THINGS LOOKING BRIGHT?
Do you think Brighton will be serious contenders for the play-offs this year? The squad is pretty much the same as the one that lost in last year's play-off semi-final after all. Sam Theodoridi
BEAGS SAYS: There will certainly be more confidence in the dressing room after the Seagulls beat Burnley at the Amex Stadium on Saturday and two wins from two, after defeats in the opening two games, will relieve the potential pressure on new manager Oscar Garcia. Stephen Ward and Keith Andrews have been signed on loan but Leonardo Ulloa (pictured) was the difference against the Clarets, scoring one goal and creating the other, and if Brighton can keep the big man fit they will be in the play-off shake-up. Matt Upson looks to have put his injury worries behind him, too, marshalling the defence with partner Gordon Greer, and with Albion not scoring many goals, the importance of these two will grow as the season progresses.
WRIGHT WAY UP?
Do you think Oxford's Jake Wright could play at a higher level? Laurence
BEAGS SAYS: Wright is a very good player and leader who has put in some excellent displays and, after adding some consistency into his game, become one of the best centre-backs in League Two. Can he produce that level of performance week in, week out against the extra pace and movement of the frontmen in League One is a question that can only be answered when we see it. If he can keep his focus at Oxford he could be there next season. Congratulations on your side's great start, Laurence.
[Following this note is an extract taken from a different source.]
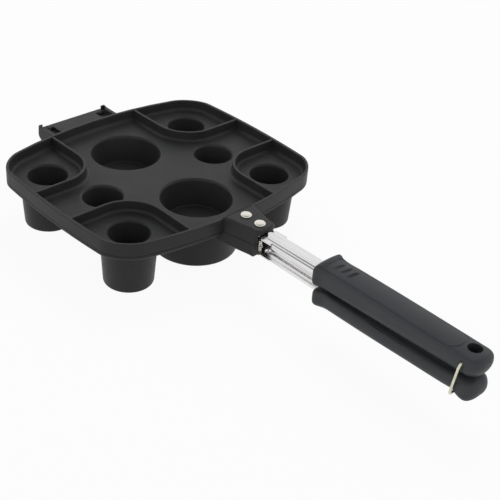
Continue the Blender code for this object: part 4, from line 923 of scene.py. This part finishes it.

Do you think holding midfielders are often overused in football today? Pete
BEAGS SAYS: There has, over the last few seasons, been the emergence of the holding midfield player, who is usually deployed in front of the two centre-halves as protection against counter attacks and teams threading balls through to the feet of their strikers. Generally tall, athletic and disciplined enough to sacrifice the urge to go forward, these players' prominence seemed to coincide with modern day full-backs getting forward at every opportunity. As time as gone on, though, these guys have improved to such a degree that they can turn defence into attack with a great range of passing, sometimes short and incisive, other times long and defence-splitting. Xabi Alonso and Michael Carrick are two players with those skills, but the best example in the Championship is Brighton's Liam Bridcutt (pictured), who is an outstanding athlete and a real team player. However, I think that all midfielders should be able to read the game, pass the ball, tackle, get forward and get back. All the best ones do, it just depends on what system your manager prefers and what role he expects you to play in that system.